HP quotes up to 12 hours of battery life with the screen set to 150 nits, which is around 50% brightness on the slider, but that’s a bit of a stretch. 150 nits is exceptionally dim and isn’t very pleasant to use. Our battery tests position brightness at a more reasonable 200 nits. Playing constant video, we were able to achieve 11 hours and 13 minutes of playback before the battery gave out.

During my test phase, I used the Dragonfly every day with a mix of different applications. Most of my work involved web apps, like Google Docs, as well as Microsoft Office and Adobe Photoshop. The screen was almost always “on” but I did allow it to disable the backlight when I looked away. With all other settings untouched, I was never able to run it dry before clocking out for the night. It was reliable and efficient, a good workplace companion.

Photo: Chris Coke / Gizmodo
Photo: Chris Coke / Gizmodo

Should I Buy the HP Dragonfly Folio G3?

The HP Dragonfly Folio G3 brings a lot to the table with its excellent balance of portability, performance, and battery life. It’s also uniquely suited for the workplace with its vPro processor, which means it’s more likely to be approved by your IT department than more mainstream notebooks that lack those management features. It’s got an excellent camera for web conferencing, versatility to be used as a tablet, and responsive performance make it an even more compelling buy.

But there’s no way around its high price. Most people would be hard-pressed to tell the difference between its two preset configurations, but even the lower-priced model feels expensive given its limited storage and shortage of ports. Configuring your own model is prohibitively expensive, so much so that it only makes sense for businesses where an extra thousand dollars here or there doesn’t matter.
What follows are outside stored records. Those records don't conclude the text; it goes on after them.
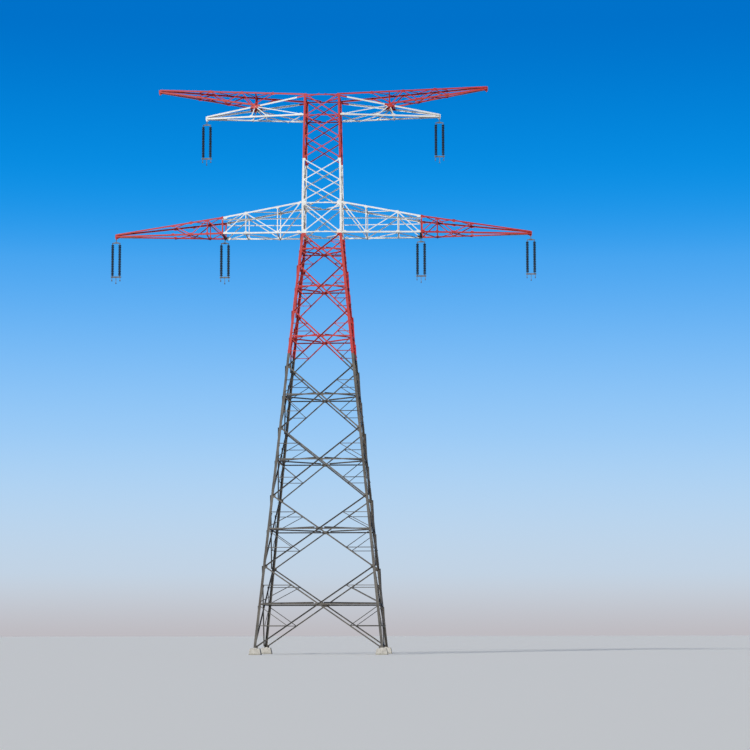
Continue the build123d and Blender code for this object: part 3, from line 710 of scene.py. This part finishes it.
def panel_bolts(panels):
    """Bolts of the diagonals, struts and light bars of these panels on the front face."""
    shapes = []
    crossing = crossings[panels]
    level = crossing[:, None] + np.zeros(2)
    inner_back, light_back = INNER_SEAT - DIAGONAL_WALL, INNER_SEAT - LIGHT_WALL
    for hand in (-1, 1):
        start = on_face(-hand * low_reaches[panels], panel_lows[panels])[:, None]
        end = on_face(hand * high_reaches[panels], panel_highs[panels])[:, None]
        steps = np.array(DIAGONAL_BOLTS)[:, None] * norm(end - start)
        pair = np.array(CROSSING_BOLTS)[:, None] * norm(end - start)
        front, back = (HEAD, -LEG_WALL) if hand == 1 else (0.0, inner_back)
        for points in (start + steps, end - steps, on_face(0.0, crossing)[:, None] + pair):
            shapes += through_bolts(points, BODY_OUT, front, back)
        strut = on_face(hand * np.array(STRUT_BOLTS), level)
        leg = on_face(hand * (half_at(level) - STRUT_END_BOLTS), level)
        shapes += through_bolts(np.concatenate([strut, leg]), BODY_OUT, 0.0, inner_back)
    for hand, rise, across, middle_level, foot_level, outer_diagonal in quarter_places(panels):
        on_leg = (
            on_face(hand * (half_at(middle_level) - 0.085), middle_level),
            on_face(hand * (half_at(foot_level) - 0.1), foot_level + 0.01 * rise),
        )
        leg_grip, hub_grip = (LIGHT_WALL + SEAT_GAP, -LEG_WALL), (LIGHT_WALL + SEAT_GAP, inner_back)
        if outer_diagonal:
            leg_grip, hub_grip = (0.0, light_back), (HEAD, light_back)
        shapes += through_bolts(np.concatenate(on_leg), BODY_OUT, *leg_grip)
        hub = on_face(across, middle_level)
        shapes += through_bolts(hub, BODY_OUT, *hub_grip)
        shapes.append(bolts(hub - LEG_WALL * BODY_OUT, BODY_OUT, HUB_FLATS, LEG_WALL))
    return shapes


def leg_splices(levels):
    """Cover plates over the joints of the legs, on both outer faces, with their bolts."""
    covers, fixings = [], []
    corners = np.array(((-1, -1), (1, -1), (1, 1), (-1, 1)))
    outline = corners * (SPLICE_HALF_WIDTH, SPLICE_HALF_LENGTH)
    spots = [(across, along) for across in (-0.027, 0.027) for along in np.linspace(-0.17, 0.17, 5)]
    for hand in (-1, 1):
        centres = on_face(hand * (half_at(levels) - LEG_FLANGE / 2), levels) + SEAT_GAP * BODY_OUT
        upwards = leg_direction(hand)
        covers.append(plates(centres, (1, 0, 0), upwards, outline, SPLICE_WALL * BODY_OUT))
        places = polygons(centres, [(1, 0, 0)], [upwards], spots)
        fixings += through_bolts(places, BODY_OUT, SPLICE_WALL, -LEG_WALL - SEAT_GAP)
    return covers, fixings


def round_faces(shapes):
    """Shapes of the front face repeated on all four faces."""
    return [turned_shape(shape, side) for side in range(4) for shape in shapes]


splice_levels = body_levels[1:-1] + SPLICE_RISE
for name, finish, part in (
    ("lower", "galvanised", slice(0, GALVANISED_PANELS)),
    ("red", "red", slice(GALVANISED_PANELS, None)),
):
    node_plates = leg_node_plates(body_levels[part]) + crossing_plates(part)
    covers, fixings = leg_splices(splice_levels[part])
    make_piece(f"{name}_light_bars", round_faces(light_bars(part)), finish)
    make_piece(f"{name}_node_plates", round_faces(node_plates + covers), finish)
    make_piece(f"{name}_body_bolts", round_faces(panel_bolts(part) + fixings), finish)


# Piers with chamfered edges and a mortar crown round each leg

def pier_rings(place, sizes):
    """Square rings with cut corners about a place, each given as half width, cut and level."""
    rings = []
    for half, cut, level in sizes:
        corner = ((half - cut, -half, level), (half, cut - half, level))
        ring = np.concatenate([turned(corner, side) for side in range(4)])
        rings.append(ring + (place, place, 0.0))
    return rings


pier_sizes = (
    (PIER_BASE_HALF, PIER_CUT, 0.0),
    (between(PIER_BASE_HALF, PIER_TOP_HALF, PIER_SHOULDER), PIER_CUT, PIER_SHOULDER * PIER_TOP),
    (PIER_TOP_HALF - 0.018, PIER_CUT, PIER_TOP),
)
pier = stacked([pier_rings(PIER_PLACE, pier_sizes)])
crown_sizes = (
    (0.12, CROWN_CUT, PIER_TOP - 0.005),
    (0.105, CROWN_CUT, PIER_TOP + 0.012),
    (0.085, CROWN_CUT, PIER_TOP + 0.03),
)
crown = stacked([pier_rings(PIER_PLACE + 0.022, crown_sizes)])
make_piece("piers", round_faces([pier, crown]), "concrete", replaces=("footings",))


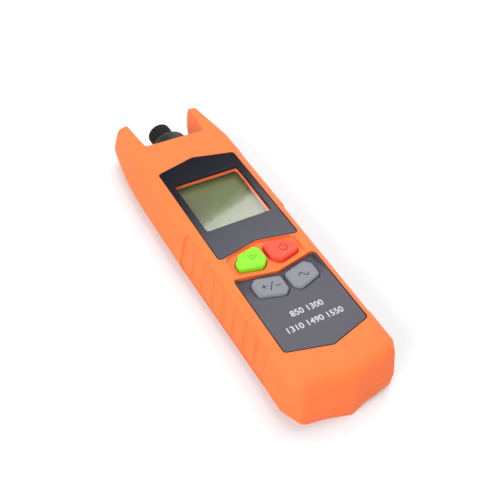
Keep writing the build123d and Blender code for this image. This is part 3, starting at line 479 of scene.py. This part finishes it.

If you’ve been tasked with finding a notebook that will match your company’s IT requirements, this can be a good choice. If it won’t be reporting directly back to IT, most users will be better suited with a more traditional 2-in-1, like the Lenovo Yoga 9i. If a convertible laptop isn’t a must-have, the Apple MacBook Pro 13 remains an excellent choice with well-rounded performance across creative apps.